Demand for TV advertising in all markets was significantly reduced in 2020, but the way different countries have responded subsequently will influence their recovery. The UK and New Zealand offer two contrasting stories of how lockdown progressed over the course of the pandemic, according to a new Ampere Analysis report.
While New Zealand was able to control the spread of the virus very quickly and relax lockdown measures, the virus spread at a great rate in the UK, resulting in stricter lockdown measures remaining in place for substantially longer. This created different climates for TV advertising in each country, for which the return to normality would prove the driver of recovery.
As two already mature markets, the UK and NZ had seen declines in TV advertising revenue in the four years prior to the pandemic, averaging 3% year-over-year in the UK between 2016 and 2019, and 5% year-over-year in the NZ market in the same period.

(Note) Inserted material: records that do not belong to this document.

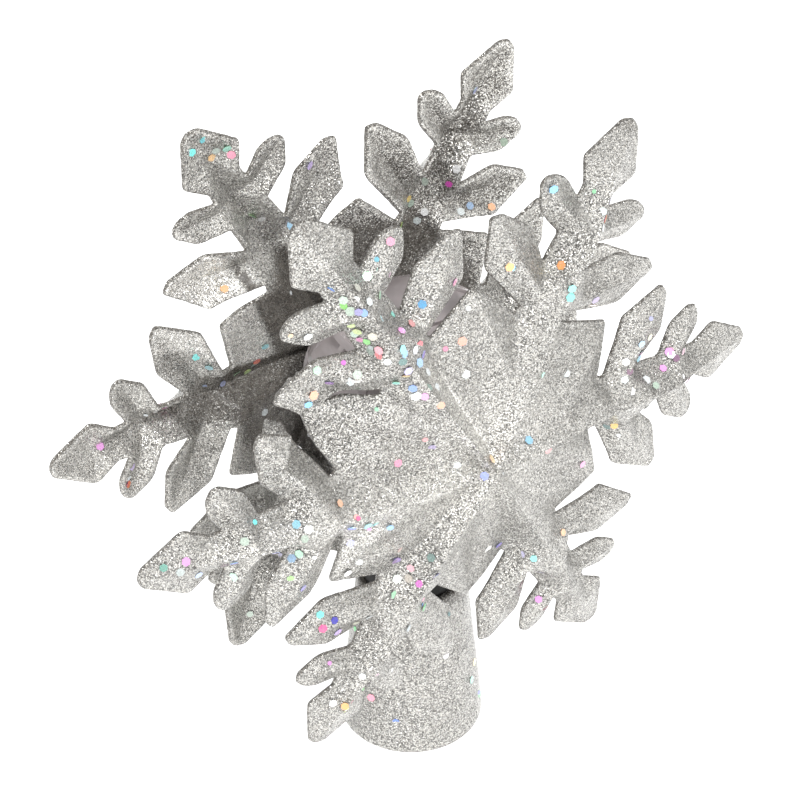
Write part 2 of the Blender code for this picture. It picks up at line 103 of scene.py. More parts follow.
# ================================================================ materials
class Shader:
    """A node material being built; a value given to a node is a socket or a constant."""

    def __init__(self, name):
        self.material = bpy.data.materials.new(name)
        self.material.use_nodes = True
        self.tree = self.material.node_tree
        self.tree.nodes.clear()
        self.output = self.tree.nodes.new("ShaderNodeOutputMaterial")
        self.count = 0

    def feed(self, socket, value):
        if isinstance(value, bpy.types.NodeSocket):
            self.tree.links.new(value, socket)
        elif isinstance(value, tuple) and socket.type == 'RGBA':
            socket.default_value = (*value, 1.0)
        else:
            socket.default_value = value

    def add(self, kind, inputs=None, **properties):
        node = self.tree.nodes.new("ShaderNode" + kind)
        for key, value in properties.items():
            setattr(node, key, value)
        for key, value in (inputs or {}).items():
            self.feed(node.inputs[key], value)
        # rows of eight in the node editor
        node.location = (-1400 + 190 * (self.count % 8), 500 - 260 * (self.count // 8))
        self.count += 1
        return node

    def place(self):
        return self.add("TexCoord").outputs["Object"]

    def math(self, operation, first, second, clamp=False):
        node = self.add("Math", {0: first, 1: second}, operation=operation, use_clamp=clamp)
        return node.outputs[0]

    def vector(self, operation, first, second):
        return self.add("VectorMath", {0: first, 1: second}, operation=operation).outputs[0]

    def scale(self, vector, factor):
        return self.add("VectorMath", {0: vector, "Scale": factor}, operation='SCALE').outputs[0]

    def centred(self, colour, amount):
        """A random colour turned into a vector about zero."""
        return self.scale(self.vector('SUBTRACT', colour, (0.5, 0.5, 0.5)), amount)

    def channels(self, colour):
        return self.add("SeparateColor", {0: colour}).outputs

    def ramp(self, factor, stops):
        """stops: (position, grey or colour)."""
        node = self.add("ValToRGB", {0: factor})
        elements = node.color_ramp.elements
        while len(elements) < len(stops):
            elements.new(0.5)
        for element, (position, colour) in zip(elements, stops):
            element.position = position
            grey = not isinstance(colour, tuple)
            element.color = (colour, colour, colour, 1.0) if grey else (*colour, 1.0)
        return node.outputs[0]

    def mix(self, factor, first, second, blend='MIX'):
        node = self.add("Mix", data_type='RGBA', blend_type=blend)
        for index, value in ((0, factor), (6, first), (7, second)):
            self.feed(node.inputs[index], value)
        return node.outputs[2]

    def multiply(self, first, second, factor=1.0):
        return self.mix(factor, first, second, 'MULTIPLY')

    def remap(self, value, span=(0.3, 0.7), to=(0.0, 1.0), smooth=False):
        """Map span onto to; the default span is where most noise values lie."""
        return self.add("MapRange", dict(enumerate((value, *span, *to))),
                        interpolation_type='SMOOTHSTEP' if smooth else 'LINEAR').outputs[0]

    def noise(self, vector, scale, detail=2.0, output=0):
        inputs = {"Scale": scale, "Detail": detail, "Vector": vector}
        return self.add("TexNoise", inputs).outputs[output]

    def voronoi(self, vector, scale):
        return self.add("TexVoronoi", {"Scale": scale, "Vector": vector}).outputs

    def bump(self, height, strength, distance):
        inputs = {"Strength": strength, "Distance": distance, "Height": height}
        return self.add("Bump", inputs).outputs[0]

    def finish(self, **values):
        """End in a principled surface; underscores stand for spaces in input names."""
        inputs = {key.replace("_", " "): value for key, value in values.items()}
        node = self.add("BsdfPrincipled", inputs)
        self.tree.links.new(node.outputs[0], self.output.inputs[0])
        return self.material


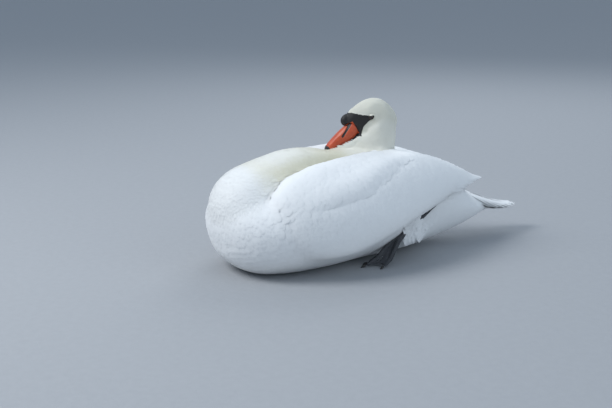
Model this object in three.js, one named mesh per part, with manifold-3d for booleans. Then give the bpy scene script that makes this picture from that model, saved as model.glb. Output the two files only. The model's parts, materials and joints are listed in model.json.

In the UK market, the year-over-year decline of 17% in 2020 was an unprecedented drop of more than five times the average annual decline between 2016-2019, indicative of a substantial blow to the UK market.
While 2020 was a challenging year for the NZ market, the year-over-year decline of 9% it experienced is not unprecedented and is more consistent with the average decline of recent years, and therefore the NZ market appears to have been more resilient than the UK market. "As NZ is predicted to return to pre-pandemic GDP and consumer confidence levels sooner than the UK, this resilience is likely a result of more favourable macroeconomic conditions. However, as the pandemic hastens the historical trend of TV moving away from linear, the broadcasters best equipped for this change will have the best long terms prospects,” said Bhavini Gohil, Senior Analyst at Ampere Analysis and the author of the report.